Validity and reliability. Validity refers to whether the test measure what it says it measures. Reliability tells how consistently a test measures an attribute.
Which is more important - validity or reliability?
Experts nearly always consider validity to be the number one factor in the construction of a test. A test must measure what it purports to measure. Reliability is then the second most important concern. A scale, for example, needs to actually measure body weight to be valid. and to be reliable, it will need to give repeated readings that are the same if the same person keeps stepping on the scale.
What are the 5 types of validity?
Validity is a measure of whether a test really measures what it purports to measure – though note that a test that is valid for one population is not necessarily valid for another one. There are 5 basic types of validity:
- content validity - does the test examine or sample the behavior under scrutiny in a comprehensive way (I.e. an IQ test that only looks at memory can’t say it has examined the entire range of intelligence).

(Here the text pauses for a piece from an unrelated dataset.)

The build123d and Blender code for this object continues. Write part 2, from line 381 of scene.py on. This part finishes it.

- Construct validity - this refers to a test’s ability to measure a theoretical concept like intelligence, self-esteem, artistic talent, etc. Any trait you cannot “directly’ measure or observe can be considered a construct.

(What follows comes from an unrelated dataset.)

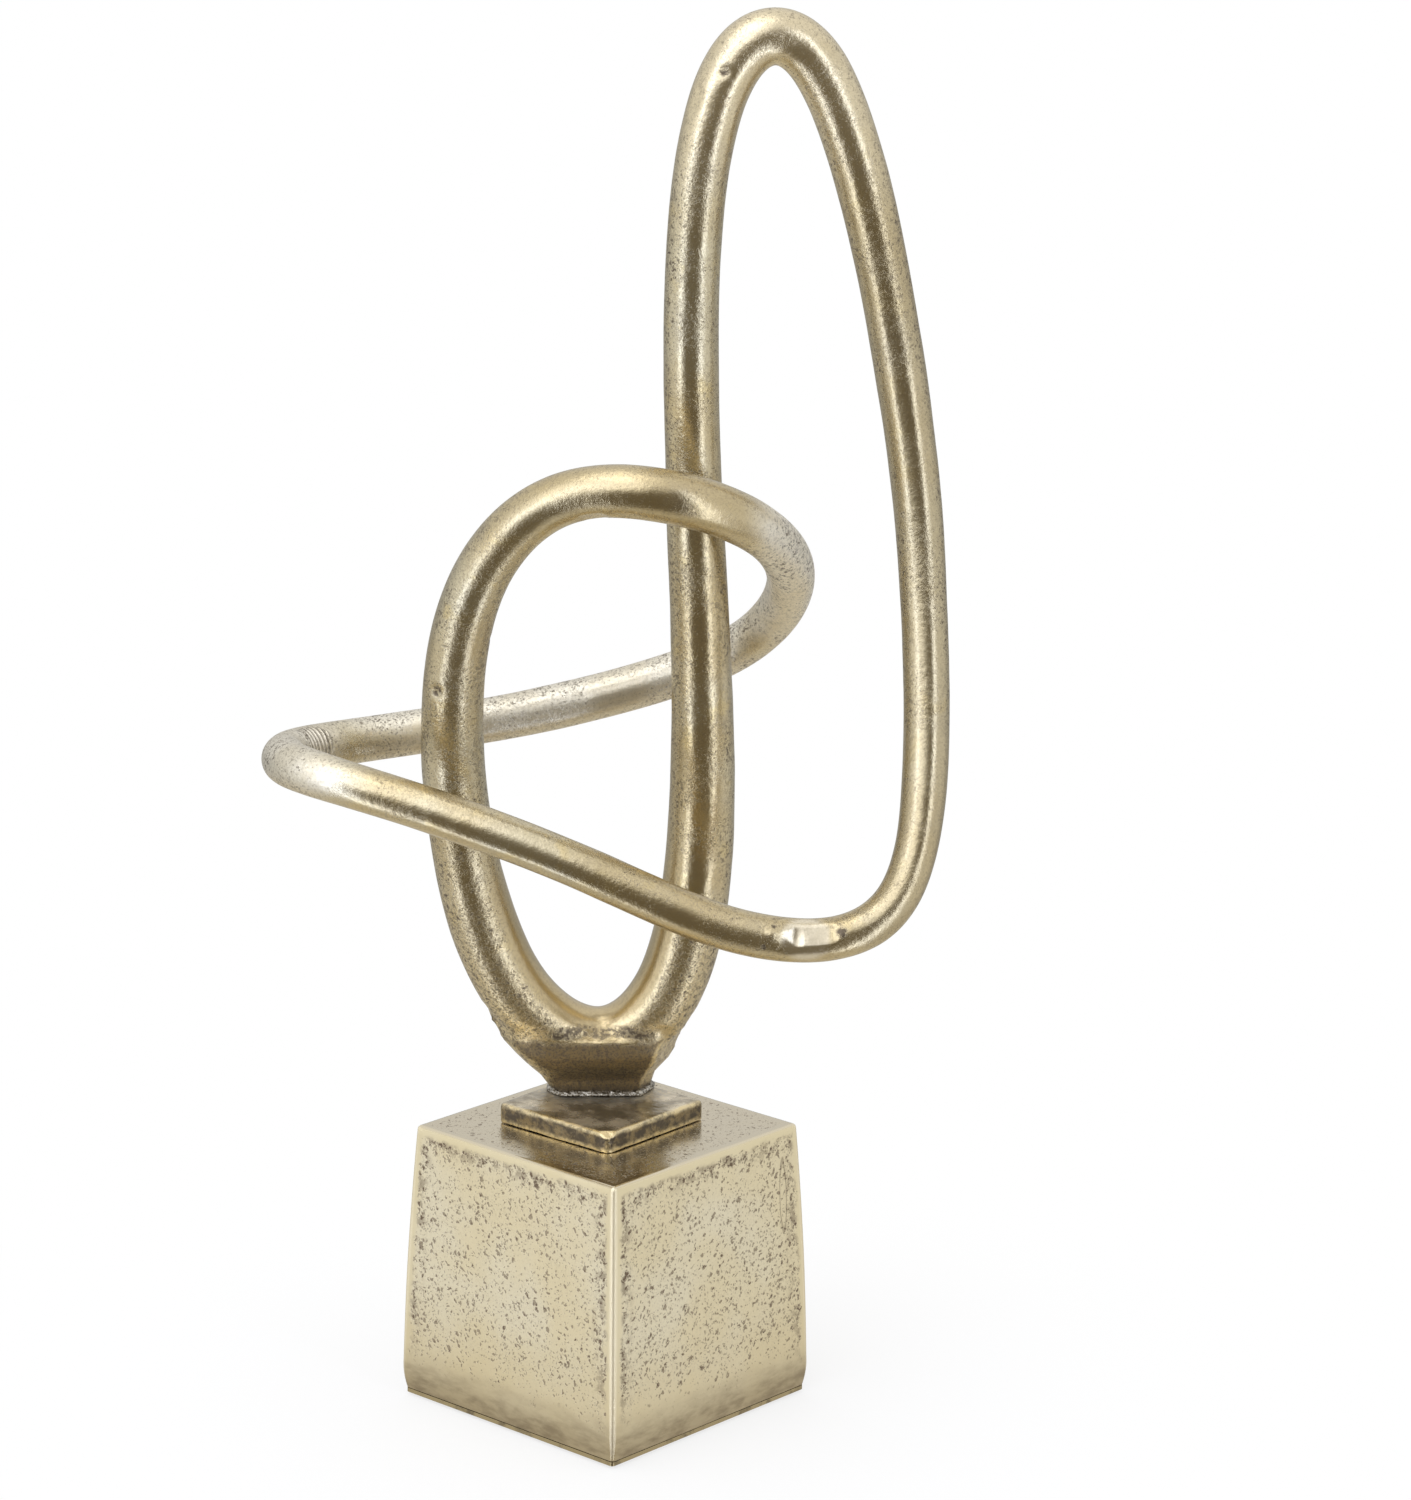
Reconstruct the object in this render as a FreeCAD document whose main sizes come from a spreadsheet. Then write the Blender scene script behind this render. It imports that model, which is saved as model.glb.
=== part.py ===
import FreeCAD, Part
import math
import os

import Sketcher
from FreeCAD import Placement, Rotation, Vector

# A knot of hand-finished cast bars, welded into one closed loop, on a cast block.
# Z is up and the origin is the middle of the felt that the block stands on. X and Y run
# along the block's sides; the knot stands across the block's corners.

os.makedirs("parts", exist_ok=True)
doc = FreeCAD.newDocument("knot_sculpture")
sheet = doc.addObject("Spreadsheet::Sheet", "sizes")

SIZES = (
    ("felt_thick", 1.0, "felt glued under the bottom sheet"),
    ("felt_inset", 2.0, "felt edge in from the sheet's edge"),
    ("sheet_thick", 1.5, "steel sheet that closes the hollow block"),
    ("block_foot", 99.6, "block side at its bottom edge"),
    ("block_belly", 101.6, "block side where it is widest"),
    ("belly_height", 11.0, "height of the widest place over the block's bottom edge"),
    ("block_top", 94.2, "block side at its top edge"),
    ("shell_height", 97.8, "height of the cast shell"),
    ("foot_radius", 38.0, "curve of a side below the belly"),
    ("side_radius", 1700.0, "slight swell of a side above the belly"),
    ("edge_round", 1.2, "rounding of the block's edges"),
    ("block_wall", 6.0, "side wall of the shell"),
    ("top_wall", 8.0, "top wall of the shell"),
    ("cavity_taper", 1.75, "draft of the cavity, degrees"),
    ("boss_side", 17.0, "screw boss in each corner of the shell, run into both walls"),
    ("boss_height", 26.0, "height of the bosses"),
    ("screw_inset", 37.0, "screws, each way from the middle"),
    ("screw_thick", 3.5, "thread of the bottom screws"),
    ("screw_length", 14.0, "bottom screws under the head's face"),
    ("screw_head", 6.0, "width of the countersunk heads"),
    ("head_depth", 1.25, "depth of the countersunk heads"),
    ("screw_hole_clear", 0.25, "air round a screw in the sheet"),
    ("thread_clear", 0.05, "air round a thread in its tapped hole"),
    ("pilot_spare", 2.0, "pilot hole beyond the screw's point"),
    ("plate_side", 50.0, "foot plate under the knot"),
    ("plate_thick", 7.5, "thickness of the foot plate"),
    ("plate_round", 1.0, "worn edges of the foot plate"),
    ("plate_x", -3.8, "foot plate off the block's middle along X"),
    ("plate_y", 1.1, "foot plate off the block's middle along Y"),
    ("plate_turn", 1.7, "foot plate's turn on the block, degrees"),
    ("bolt_thick", 8.0, "thread of the bolt that holds the foot plate"),
    ("bolt_grip", 5.5, "bolt's thread in the foot plate"),
    ("bolt_spare", 0.6, "tapped hole beyond the bolt's end"),
    ("bolt_hole", 9.0, "plain hole for the bolt in the top wall"),
    ("bolt_flats", 13.0, "bolt head across its flats"),
    ("bolt_head", 5.3, "height of the bolt's head"),
    ("washer_wide", 16.0, "flat washer, outside"),
    ("washer_bore", 8.4, "flat washer, hole"),
    ("washer_thick", 1.6, "flat washer, thickness"),
    ("spring_wide", 14.8, "spring washer, outside"),
    ("spring_bore", 8.2, "spring washer, hole"),
    ("spring_thick", 2.0, "spring washer, thickness"),
    ("spring_slot", 2.2, "gap in the spring washer"),
    ("knot_turn", 45.0, "knot's turn on the block, degrees"),
    ("knot_reach", 110.0, "how far the loops reach to each side of the plate's middle"),
    ("knot_depth", 60.0, "how far the bars swing to the front and the rear"),
    ("knot_rise", 375.0, "how high the loops rise over the foot plate"),
    ("bar_thick", 24.0, "bar at the foot, where it is thickest"),
    ("weld_gap", 5.0, "length of weld metal between two castings"),
    ("ring_run", 14.0, "longest step between the sections of a bar"),
    ("ring_turn", 13.0, "most that a bar turns from section to section, degrees"),
    ("neck_foot_wide", 34.4, "neck on the foot plate, across"),
    ("neck_foot_deep", 14.6, "neck on the foot plate, front to rear"),
    ("neck_top_wide", 63.0, "neck where it runs into the bars, across"),
    ("neck_top_deep", 24.8, "neck where it runs into the bars, front to rear"),
    ("neck_rise", 20.5, "height of the neck"),
    ("neck_crown_wide", 66.0, "neck where it ends inside the bars, across"),
    ("neck_crown_deep", 10.0, "neck where it ends inside the bars, front to rear"),
    ("neck_crown_rise", 28.0, "height at which the neck ends inside the bars"),
    ("neck_foot_across", 0.3, "neck's foot, across from the plate's middle"),
    ("neck_foot_back", 13.2, "neck's foot, to the rear of the plate's middle"),
    ("neck_top_across", -3.2, "neck's top, across from the plate's middle"),
    ("neck_top_back", 9.6, "neck's top, to the rear of the plate's middle"),
    ("bead_leg", 1.6, "weld bead round the neck's foot"),
    ("bead_lip", 0.3, "flat rim at the top of the bead"),
)
for row, (alias, value, note) in enumerate(SIZES, start=1):
    sheet.set("A%d" % row, note)
    sheet.set("B%d" % row, str(value))
    sheet.setAlias("B%d" % row, alias)
doc.recompute()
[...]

- concurrent validity - this deals with how well the test compares to other instruments that are intended for the same purpose
- predictive validity - also known as empirical validity which reflects the test’s ability to predict future behavior based on established criteria. Sometimes concurrent validity and predictive validity are lumped together under the title of “criterion validity”
- Consequential validity - tries to ascertain the social implication of using tests
Can you have reliability without validity?
Yes. A test can be reliable but not valid – I.e. a scale that consistently reads 109lbs for someone who weighs 140lbs. So a test can have a high reliability coefficient but still have a low validity coefficient. Reliability places a ceiling on validity but validity doesn’t set limits on reliability.
What is face validity?
Face validity mere y tests you whether your test looks like it measures the intended test. I.e. does the Wechsler appear to be an IQ test?
What is incremental validity?
This has been used to describe a number of testing phenomena: it has been used to describe the process by which a test is refined and becomes more valid as contradictory items are dropped. Incremental validity also refers to a test’s ability to improve predictions when compared to existing measures that purport to facilitate selection in business or educational settings. When a test has incremental validity, it provides you with additional valid information that was not attainable via other procedures.
What is synthetic validity?
Synthetic validity is derived from the word “synthesized”.
This is technique for inferring the validity of a selection test or other predictor of job performance from a job analysis. It involves systematically analyzing a job into its elements, estimating the validity of the test or predictor in predicting performance on each of these elements, and then combining the validities for each element to form an estimate of the validity of the test or predictor for the job as a whole.